Ben venga, dunque e finalmente, un provvedimento che "Avvenire" al fianco del Cartello associativo "Insieme contro l’azzardo", delle Fondazioni anti-usura, degli organizzatori dello Slot Mob, chiede da anni. Ben venga anche il modo in cui Di Maio lo ha presentato, simile a quanto noi facciamo da sempre: si parte dalle persone, dai cittadini, dalle famiglie e dal loro disagio, appena sussurrato per dignità, ma tangibile e percepibile da chi in mezzo alla gente sta sul serio: volontari, operatori sanitari, assistenti sociali, amministratori locali, preti. Si parte dal bene delle persone, non dall’ingordigia di un’industria saprofita, quella dell’azzardo di massa, che succhia risorse e ingurgita denaro senza apparire mai sazia. Si parte dalle persone, dalle famiglie, dal benessere reale del Paese nel suo insieme, invece di fermarsi ai benefici per l’erario, ingannevoli perché inferiori ai costi per la nazione.
Ben venga un divieto che, è il nostro augurio, libererà aziende e mezzi d’informazione e ottimi colleghi finora tenuti in scacco dagli introiti pubblicitari garantiti dall’azzardo. "Sponsorizzare" può essere un atto filantropico e dall’alto valore sociale, ma anche una forma di controllo: ti pago, attento a quel che dici e fai. Ben venga, confermando quanto replicavamo a chi obiettava che in Europa nessuno vieta la pubblicità: bene, per una volta noi saremo i primi a tracciare la buona rotta e no, non saremo noi ad accodarci pigri, ma saranno gli altri a domandarsi perché ai esita a imitare l’Italia.
Ben venga la fine della pubblicità. Nessun medium è morto non potendo più contare sugli introiti dell’industria dell’alcol o del tabacco. Nessuno morirà neanche stavolta.

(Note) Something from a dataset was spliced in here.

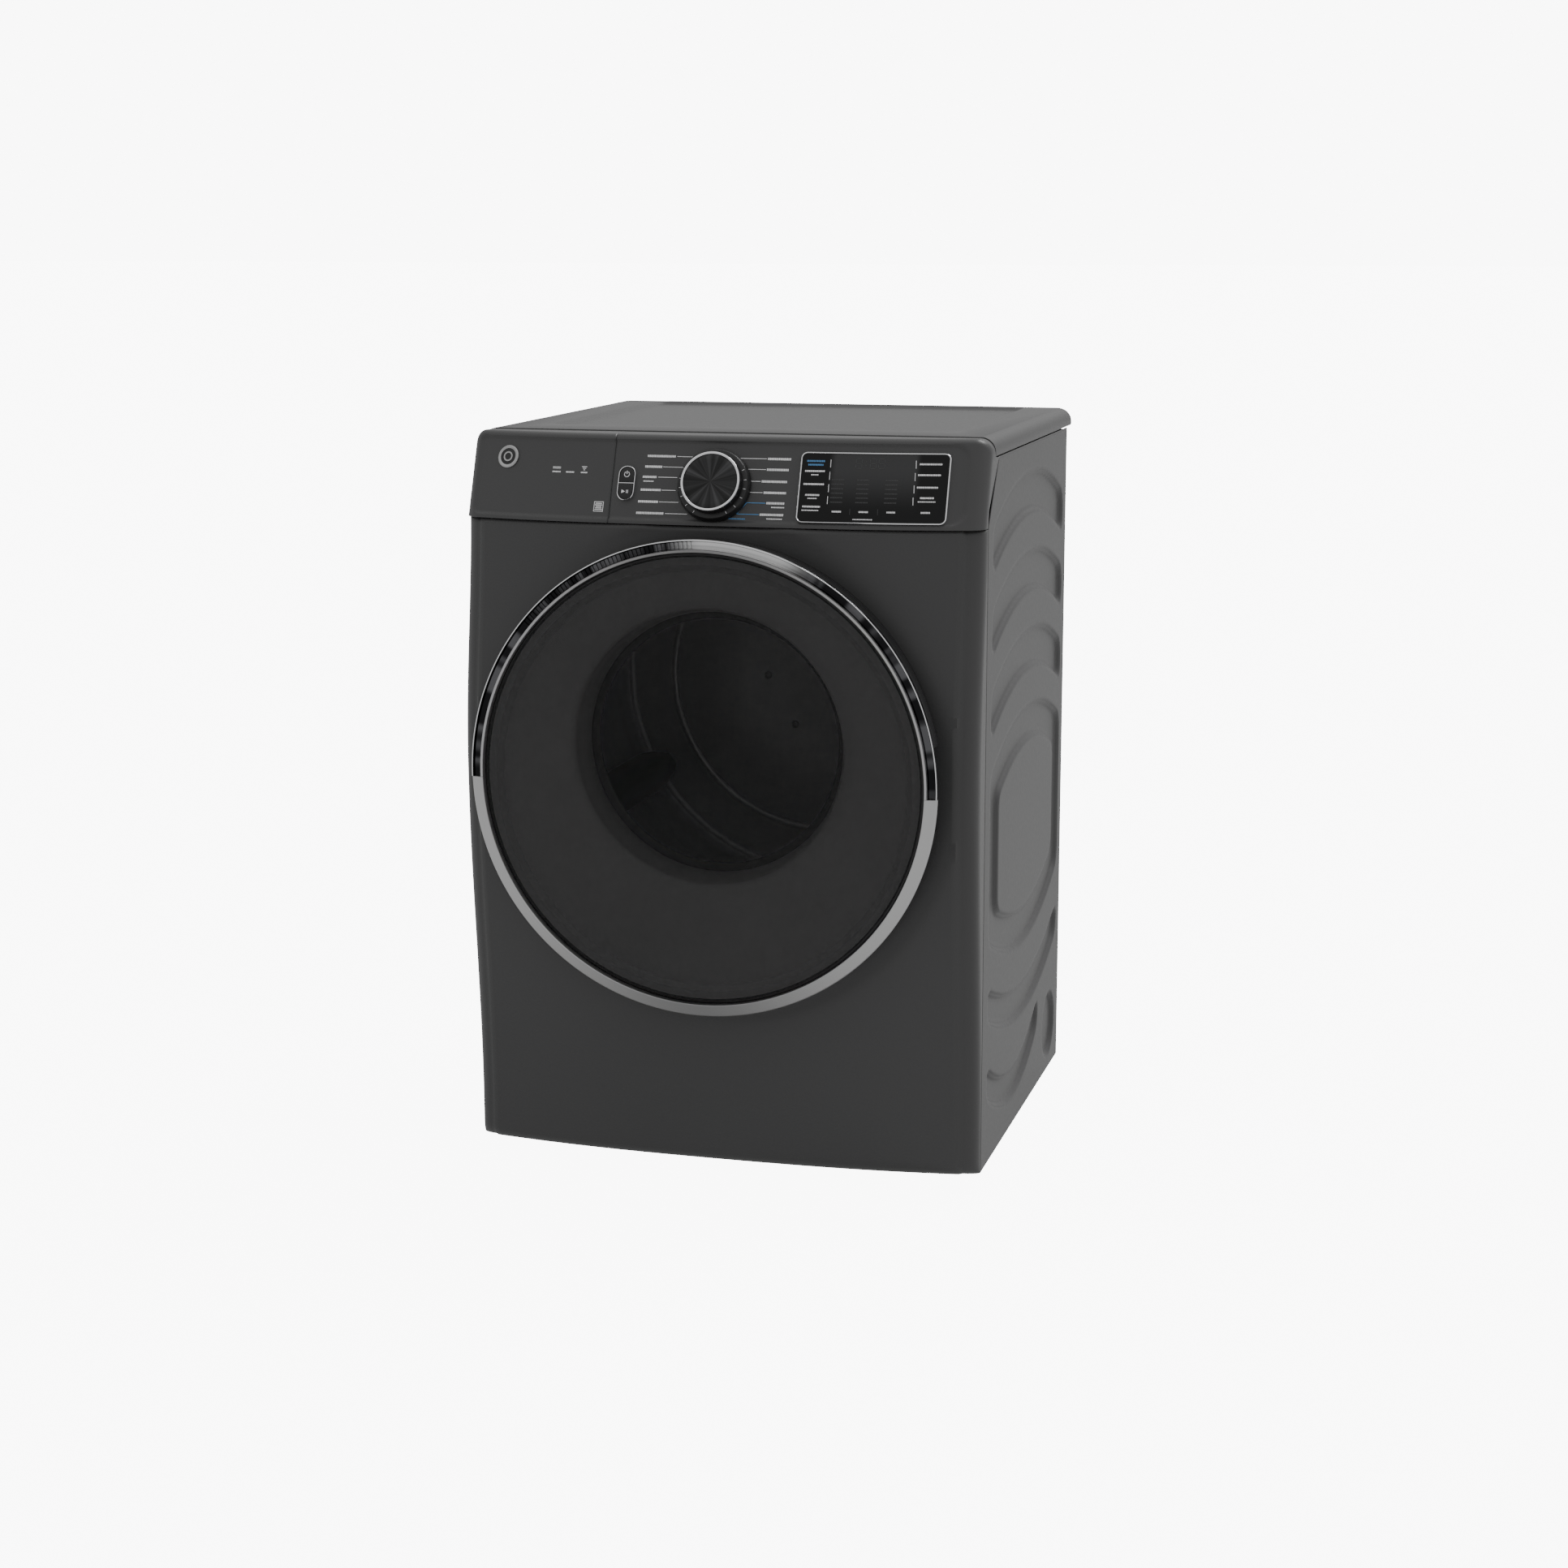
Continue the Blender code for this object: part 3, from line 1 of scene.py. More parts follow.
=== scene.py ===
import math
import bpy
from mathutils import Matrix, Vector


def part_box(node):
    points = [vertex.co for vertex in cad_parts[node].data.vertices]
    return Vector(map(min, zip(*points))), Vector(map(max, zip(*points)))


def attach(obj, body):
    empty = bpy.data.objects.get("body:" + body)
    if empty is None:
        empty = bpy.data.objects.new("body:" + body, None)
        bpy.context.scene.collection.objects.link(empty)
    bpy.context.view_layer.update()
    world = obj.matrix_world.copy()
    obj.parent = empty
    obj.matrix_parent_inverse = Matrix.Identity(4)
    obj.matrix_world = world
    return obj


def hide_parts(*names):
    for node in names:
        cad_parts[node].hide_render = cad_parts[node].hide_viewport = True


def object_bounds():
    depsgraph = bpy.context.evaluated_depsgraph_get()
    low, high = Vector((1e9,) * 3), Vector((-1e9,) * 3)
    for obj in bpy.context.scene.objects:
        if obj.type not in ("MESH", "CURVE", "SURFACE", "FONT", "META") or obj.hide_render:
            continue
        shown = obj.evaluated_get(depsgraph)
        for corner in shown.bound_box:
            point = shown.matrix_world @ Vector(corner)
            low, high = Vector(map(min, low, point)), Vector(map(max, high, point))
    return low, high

Le squadre? Troveranno altri sponsor: hanno formidabili professionisti al loro servizio, li mettano al lavoro. E pazienza se qualche attore o ex giocatore non potrà prestare il proprio volto all’azzardo, intascando parte dei soldi che troppi poveracci regalano a un’industria che degli ammalati ha bisogno, perché – sono studi condotti in Nord America e Oceania – tra il 30 e il 60% del fatturato è garantito da quel 2% circa di giocatori affetto da azzardopatia. Voi che vendete la vostra immagine, sappiate che da quelle tasche arriva metà del vostro compenso.
Ora basta. Certo siamo appena all’inizio del cammino. Altri fronti ben più ardui sono ancora aperti: dalla bonifica di bar e tabaccherie alla giungla del web. Ma almeno, dopo anni di solitudine, ora abbiamo un alleato nel Governo che non pare disposto a lasciar disfare tecnicamente in stanze ministeriali o in Parlamento le sue intenzioni e decisioni. La potente e ramificata lobby dei signori di Azzardopoli non demorderà, anzi. Ma la musica è cambiata. Era ora.